= TASK INPUT =

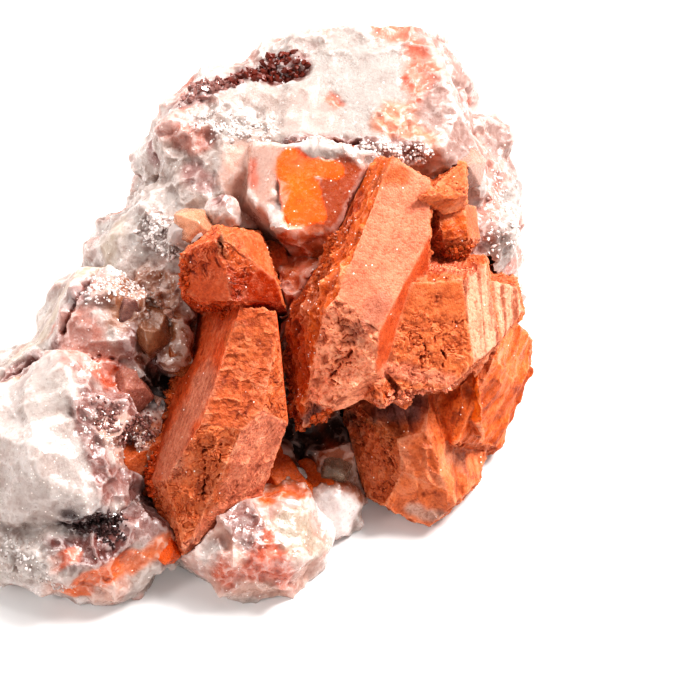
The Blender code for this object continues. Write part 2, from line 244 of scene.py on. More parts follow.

--

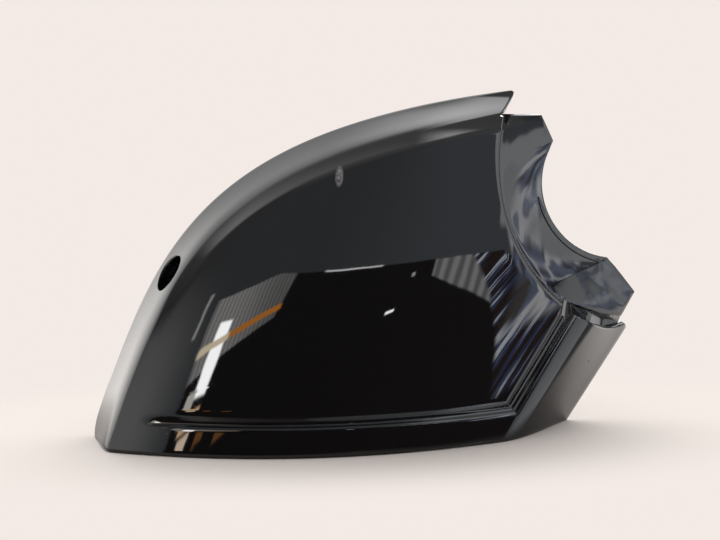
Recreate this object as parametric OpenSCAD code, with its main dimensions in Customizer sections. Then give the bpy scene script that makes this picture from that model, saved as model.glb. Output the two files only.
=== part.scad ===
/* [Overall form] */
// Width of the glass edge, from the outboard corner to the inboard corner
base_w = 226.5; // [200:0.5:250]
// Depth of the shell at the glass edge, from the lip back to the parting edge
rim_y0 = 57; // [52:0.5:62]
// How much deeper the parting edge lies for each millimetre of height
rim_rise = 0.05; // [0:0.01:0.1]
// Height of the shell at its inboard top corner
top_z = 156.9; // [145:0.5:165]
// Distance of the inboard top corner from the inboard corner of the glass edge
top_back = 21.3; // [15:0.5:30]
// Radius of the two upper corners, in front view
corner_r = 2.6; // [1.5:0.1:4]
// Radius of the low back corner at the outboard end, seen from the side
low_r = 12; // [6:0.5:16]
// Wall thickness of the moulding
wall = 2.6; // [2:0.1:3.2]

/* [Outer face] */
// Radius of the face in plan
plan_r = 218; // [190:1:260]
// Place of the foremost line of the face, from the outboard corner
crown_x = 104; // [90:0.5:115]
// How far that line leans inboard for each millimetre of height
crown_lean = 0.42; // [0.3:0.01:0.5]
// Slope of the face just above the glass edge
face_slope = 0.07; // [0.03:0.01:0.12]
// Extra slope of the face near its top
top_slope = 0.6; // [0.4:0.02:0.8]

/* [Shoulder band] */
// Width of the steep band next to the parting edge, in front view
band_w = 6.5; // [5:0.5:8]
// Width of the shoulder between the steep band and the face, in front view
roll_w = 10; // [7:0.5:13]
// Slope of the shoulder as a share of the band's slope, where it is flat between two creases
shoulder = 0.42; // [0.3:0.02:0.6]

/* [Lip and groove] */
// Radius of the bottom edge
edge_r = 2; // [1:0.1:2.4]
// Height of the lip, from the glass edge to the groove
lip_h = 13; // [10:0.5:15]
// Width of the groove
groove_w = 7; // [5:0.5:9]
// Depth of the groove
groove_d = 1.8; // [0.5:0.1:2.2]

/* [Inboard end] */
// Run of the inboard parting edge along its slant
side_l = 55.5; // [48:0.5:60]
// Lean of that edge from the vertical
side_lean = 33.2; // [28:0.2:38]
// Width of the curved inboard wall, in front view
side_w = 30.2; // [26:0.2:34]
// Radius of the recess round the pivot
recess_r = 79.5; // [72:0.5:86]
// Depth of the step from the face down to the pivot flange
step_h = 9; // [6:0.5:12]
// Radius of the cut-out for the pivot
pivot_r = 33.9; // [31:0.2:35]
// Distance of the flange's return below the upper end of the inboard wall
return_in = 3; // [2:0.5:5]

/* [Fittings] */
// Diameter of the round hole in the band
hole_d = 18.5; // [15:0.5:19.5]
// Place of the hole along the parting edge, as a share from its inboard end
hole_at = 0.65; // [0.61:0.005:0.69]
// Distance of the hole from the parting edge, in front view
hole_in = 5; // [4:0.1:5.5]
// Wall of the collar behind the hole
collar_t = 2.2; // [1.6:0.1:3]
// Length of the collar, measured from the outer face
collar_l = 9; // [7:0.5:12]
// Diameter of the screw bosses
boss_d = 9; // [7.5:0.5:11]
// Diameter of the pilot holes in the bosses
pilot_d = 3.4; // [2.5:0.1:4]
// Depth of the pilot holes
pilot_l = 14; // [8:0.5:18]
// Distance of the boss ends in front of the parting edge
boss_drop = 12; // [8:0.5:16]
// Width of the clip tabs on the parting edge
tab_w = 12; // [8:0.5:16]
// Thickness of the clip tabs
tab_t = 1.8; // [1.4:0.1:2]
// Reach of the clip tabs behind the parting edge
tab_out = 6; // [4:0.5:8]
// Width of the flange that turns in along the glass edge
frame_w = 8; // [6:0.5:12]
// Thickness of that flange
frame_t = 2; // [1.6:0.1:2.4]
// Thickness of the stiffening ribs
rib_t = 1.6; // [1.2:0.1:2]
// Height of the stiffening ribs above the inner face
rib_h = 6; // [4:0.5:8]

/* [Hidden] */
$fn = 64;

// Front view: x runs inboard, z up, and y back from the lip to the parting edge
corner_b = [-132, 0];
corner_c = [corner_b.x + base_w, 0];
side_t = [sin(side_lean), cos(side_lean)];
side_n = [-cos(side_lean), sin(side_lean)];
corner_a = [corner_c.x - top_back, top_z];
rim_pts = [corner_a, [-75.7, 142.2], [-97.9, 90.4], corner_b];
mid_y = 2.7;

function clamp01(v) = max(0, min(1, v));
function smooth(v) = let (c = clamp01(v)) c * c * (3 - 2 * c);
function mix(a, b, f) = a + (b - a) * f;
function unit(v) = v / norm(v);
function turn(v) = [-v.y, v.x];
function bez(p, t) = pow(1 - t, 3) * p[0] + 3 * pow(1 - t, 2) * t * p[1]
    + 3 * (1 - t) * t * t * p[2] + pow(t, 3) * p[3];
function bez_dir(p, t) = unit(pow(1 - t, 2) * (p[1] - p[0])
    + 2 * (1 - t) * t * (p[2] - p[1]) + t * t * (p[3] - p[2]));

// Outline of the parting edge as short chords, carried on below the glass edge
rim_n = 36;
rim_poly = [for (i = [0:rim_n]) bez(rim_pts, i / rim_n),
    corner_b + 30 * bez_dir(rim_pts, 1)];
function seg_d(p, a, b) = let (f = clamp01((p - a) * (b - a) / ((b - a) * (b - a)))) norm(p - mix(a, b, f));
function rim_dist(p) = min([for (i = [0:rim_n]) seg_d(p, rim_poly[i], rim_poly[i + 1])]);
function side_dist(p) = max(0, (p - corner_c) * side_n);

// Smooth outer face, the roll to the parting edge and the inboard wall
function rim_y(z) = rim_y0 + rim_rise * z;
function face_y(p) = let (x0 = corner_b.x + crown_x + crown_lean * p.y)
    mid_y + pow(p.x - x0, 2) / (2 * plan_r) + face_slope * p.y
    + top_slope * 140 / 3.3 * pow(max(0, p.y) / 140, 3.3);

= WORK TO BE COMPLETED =
From the data above, copy each line that has the string "scene".

= ANSWER TO THE TASK =
The Blender code for this object continues. Write part 2, from line 244 of scene.py on. More parts follow.
Recreate this object as parametric OpenSCAD code, with its main dimensions in Customizer sections. Then give the bpy scene script that makes this picture from that model, saved as model.glb. Output the two files only.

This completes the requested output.